___ RECORDS FOR THIS EXERCISE

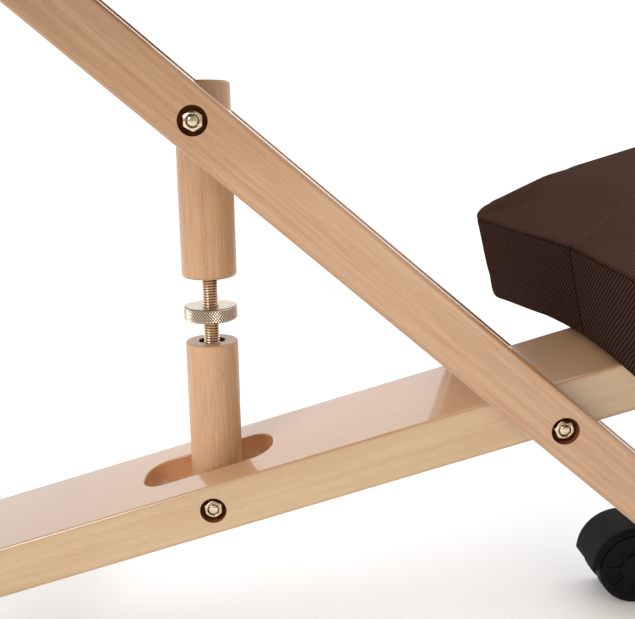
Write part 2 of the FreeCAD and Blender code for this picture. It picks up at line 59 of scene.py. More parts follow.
LOWER, PIVOT, UPPER = (middle(n) for n in
                       ("lower_cross_bolt", "main_pivot_bolt", "upper_cross_bolt"))
POST = (UPPER - LOWER).normalized()
BEAM_SLOPE, RAIL_SLOPE, SEAT_SLOPE = 17.2, -39.7, -10.0


def slope_frame(origin, degrees):
    """Local X rises forward by an angle, local Y is the chair's Y."""
    return Matrix.Translation(origin) @ Matrix.Rotation(-math.radians(degrees), 4, "Y")


def axis_frame(origin, axis, turn=0.0):
    """Local Z runs along an axis."""
    return (Matrix.Translation(origin) @ Vector(axis).to_track_quat("Z", "Y").to_matrix().to_4x4()
            @ Matrix.Rotation(turn, 4, "Z"))


BEAM = slope_frame(LOWER, BEAM_SLOPE)
RAIL = slope_frame(PIVOT, RAIL_SLOPE)
POSTS = axis_frame(LOWER, POST)

# --- shaders --------------------------------------------------------------------------------------


def srgb(red, green, blue):
    """Linear colour from 0-255 screen values."""
    def linear(value):
        value /= 255
        return value / 12.92 if value <= 0.04045 else ((value + 0.055) / 1.055) ** 2.4
    return (linear(red), linear(green), linear(blue), 1.0)


class Shader:
    """A material and short calls for its nodes."""

    def __init__(self, name, **sockets):
        self.material = bpy.data.materials.new(name)
        self.material.use_nodes = True
        self.tree = self.material.node_tree
        self.bsdf = self.tree.nodes["Principled BSDF"]
        for socket, value in sockets.items():
            self.bsdf.inputs[socket.replace("_", " ")].default_value = value

    def put(self, target, value):
        if isinstance(value, bpy.types.NodeSocket):
            self.tree.links.new(value, target)
        else:
            target.default_value = value

    def node(self, kind, inputs, output=0, **settings):
        made = self.tree.nodes.new("ShaderNode" + kind)
        for key, value in settings.items():
            setattr(made, key, value)
        for key, value in inputs.items():
            self.put(made.inputs[key], value)
        return made.outputs[output]

    def math(self, operation, *values, clamp=False):
        return self.node("Math", dict(enumerate(values)), operation=operation, use_clamp=clamp)

    def vector(self, operation, *values, output=0):
        return self.node("VectorMath", dict(enumerate(values)), output, operation=operation)

    def mix(self, factor, a, b, blend="MIX"):
        return self.node("Mix", {0: factor, 6: a, 7: b}, 2, data_type="RGBA", blend_type=blend)

    def noise(self, place, scale, detail=2.0, roughness=0.5, distortion=0.0):
        return self.node("TexNoise", {"Vector": place, "Scale": scale, "Detail": detail,
                                      "Roughness": roughness, "Distortion": distortion}, "Fac")

    def step(self, value, low, high):
        """0 below low, 1 above high."""
        return self.node("MapRange", {"Value": value, "From Min": low, "From Max": high},
                         interpolation_type="SMOOTHSTEP")

    def split(self, place):
        made = self.tree.nodes.new("ShaderNodeSeparateXYZ")
        self.put(made.inputs[0], place)
        return made.outputs

    def local(self, local_frame):
        """Millimetres in a local frame."""
        back = local_frame.inverted()
        place = self.node("TexCoord", {}, "Object")
        place = self.node("Mapping", {"Vector": place, "Location": back.to_translation(),
                                      "Rotation": back.to_euler()})
        return self.vector("MULTIPLY", place, (1000, 1000, 1000))

    def stretch(self, place, x, y, z):
        return self.vector("MULTIPLY", place, (x, y, z))

    def surface(self, color=None, roughness=None, height=None, depth_mm=0.1, strength=1.0):
        if color is not None:
            self.put(self.bsdf.inputs["Base Color"], color)
        if roughness is not None:
            self.put(self.bsdf.inputs["Roughness"], roughness)
        if height is not None:
            bump = self.node("Bump", {"Height": height, "Distance": depth_mm * MM,
                                      "Strength": strength})
            self.put(self.bsdf.inputs["Normal"], bump)
        return self.material


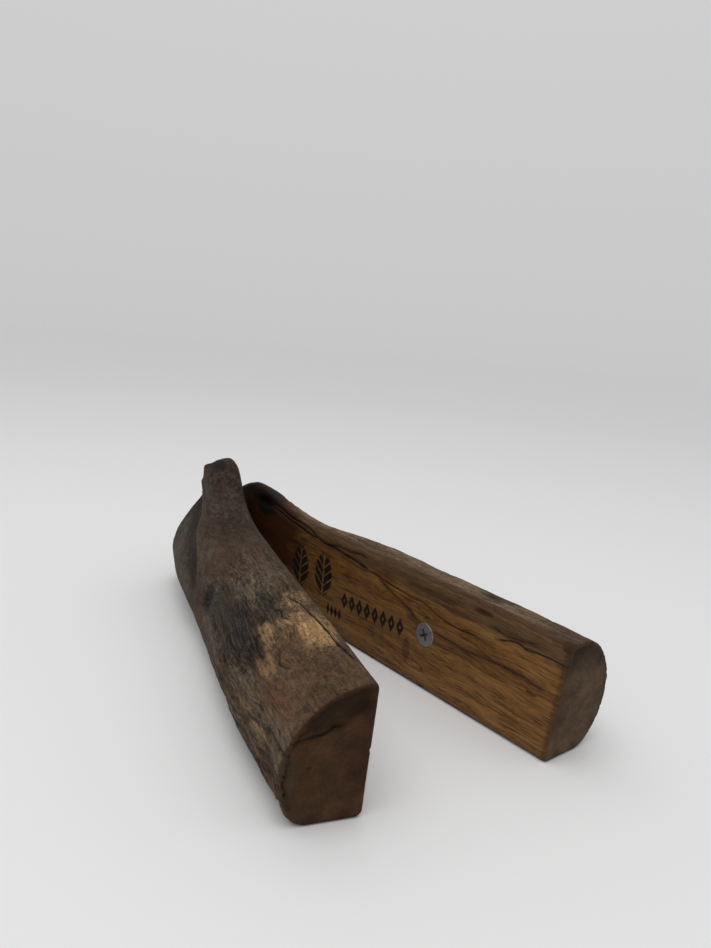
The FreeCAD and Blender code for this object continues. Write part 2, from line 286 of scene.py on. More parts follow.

______

### DO THIS
Return the entries above exactly, each one complete.

### IN RESPONSE
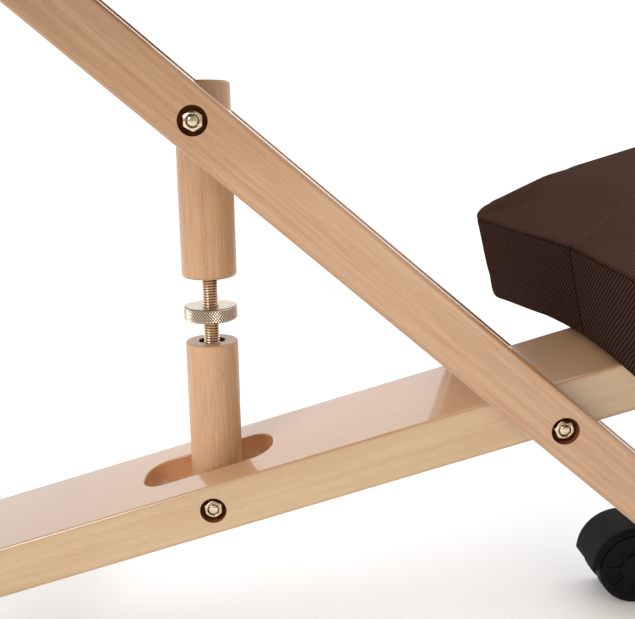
Write part 2 of the FreeCAD and Blender code for this picture. It picks up at line 59 of scene.py. More parts follow.
LOWER, PIVOT, UPPER = (middle(n) for n in
                       ("lower_cross_bolt", "main_pivot_bolt", "upper_cross_bolt"))
POST = (UPPER - LOWER).normalized()
BEAM_SLOPE, RAIL_SLOPE, SEAT_SLOPE = 17.2, -39.7, -10.0


def slope_frame(origin, degrees):
    """Local X rises forward by an angle, local Y is the chair's Y."""
    return Matrix.Translation(origin) @ Matrix.Rotation(-math.radians(degrees), 4, "Y")


def axis_frame(origin, axis, turn=0.0):
    """Local Z runs along an axis."""
    return (Matrix.Translation(origin) @ Vector(axis).to_track_quat("Z", "Y").to_matrix().to_4x4()
            @ Matrix.Rotation(turn, 4, "Z"))


BEAM = slope_frame(LOWER, BEAM_SLOPE)
RAIL = slope_frame(PIVOT, RAIL_SLOPE)
POSTS = axis_frame(LOWER, POST)

# --- shaders --------------------------------------------------------------------------------------


def srgb(red, green, blue):
    """Linear colour from 0-255 screen values."""
    def linear(value):
        value /= 255
        return value / 12.92 if value <= 0.04045 else ((value + 0.055) / 1.055) ** 2.4
    return (linear(red), linear(green), linear(blue), 1.0)


class Shader:
    """A material and short calls for its nodes."""

    def __init__(self, name, **sockets):
        self.material = bpy.data.materials.new(name)
        self.material.use_nodes = True
        self.tree = self.material.node_tree
        self.bsdf = self.tree.nodes["Principled BSDF"]
        for socket, value in sockets.items():
            self.bsdf.inputs[socket.replace("_", " ")].default_value = value

    def put(self, target, value):
        if isinstance(value, bpy.types.NodeSocket):
            self.tree.links.new(value, target)
        else:
            target.default_value = value

    def node(self, kind, inputs, output=0, **settings):
        made = self.tree.nodes.new("ShaderNode" + kind)
        for key, value in settings.items():
            setattr(made, key, value)
        for key, value in inputs.items():
            self.put(made.inputs[key], value)
        return made.outputs[output]

    def math(self, operation, *values, clamp=False):
        return self.node("Math", dict(enumerate(values)), operation=operation, use_clamp=clamp)

    def vector(self, operation, *values, output=0):
        return self.node("VectorMath", dict(enumerate(values)), output, operation=operation)

    def mix(self, factor, a, b, blend="MIX"):
        return self.node("Mix", {0: factor, 6: a, 7: b}, 2, data_type="RGBA", blend_type=blend)

    def noise(self, place, scale, detail=2.0, roughness=0.5, distortion=0.0):
        return self.node("TexNoise", {"Vector": place, "Scale": scale, "Detail": detail,
                                      "Roughness": roughness, "Distortion": distortion}, "Fac")

    def step(self, value, low, high):
        """0 below low, 1 above high."""
        return self.node("MapRange", {"Value": value, "From Min": low, "From Max": high},
                         interpolation_type="SMOOTHSTEP")

    def split(self, place):
        made = self.tree.nodes.new("ShaderNodeSeparateXYZ")
        self.put(made.inputs[0], place)
        return made.outputs

    def local(self, local_frame):
        """Millimetres in a local frame."""
        back = local_frame.inverted()
        place = self.node("TexCoord", {}, "Object")
        place = self.node("Mapping", {"Vector": place, "Location": back.to_translation(),
                                      "Rotation": back.to_euler()})
        return self.vector("MULTIPLY", place, (1000, 1000, 1000))

    def stretch(self, place, x, y, z):
        return self.vector("MULTIPLY", place, (x, y, z))

    def surface(self, color=None, roughness=None, height=None, depth_mm=0.1, strength=1.0):
        if color is not None:
            self.put(self.bsdf.inputs["Base Color"], color)
        if roughness is not None:
            self.put(self.bsdf.inputs["Roughness"], roughness)
        if height is not None:
            bump = self.node("Bump", {"Height": height, "Distance": depth_mm * MM,
                                      "Strength": strength})
            self.put(self.bsdf.inputs["Normal"], bump)
        return self.material


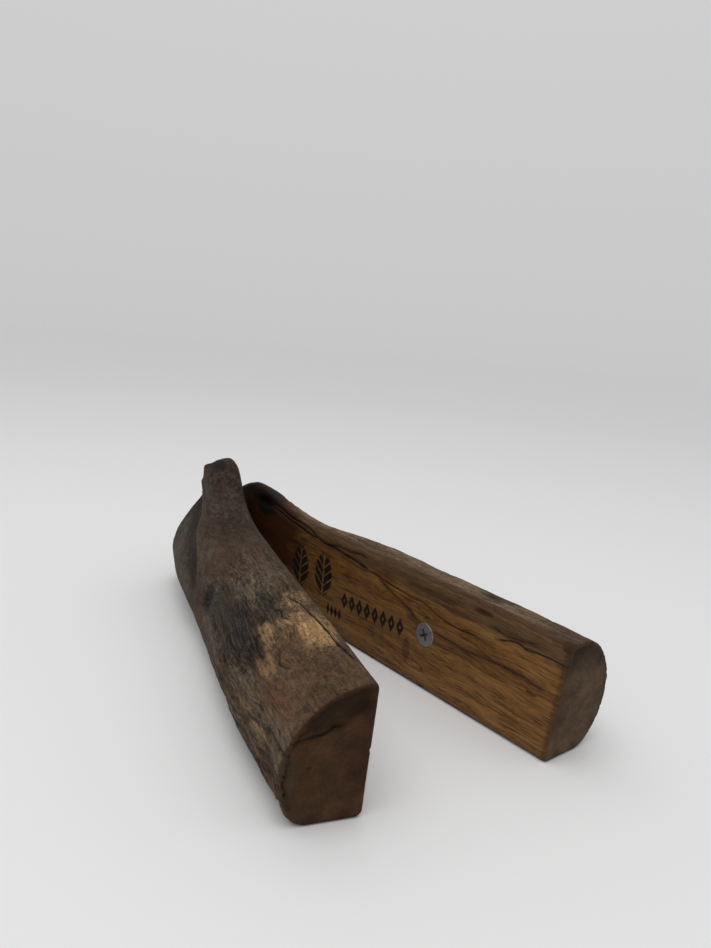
The FreeCAD and Blender code for this object continues. Write part 2, from line 286 of scene.py on. More parts follow.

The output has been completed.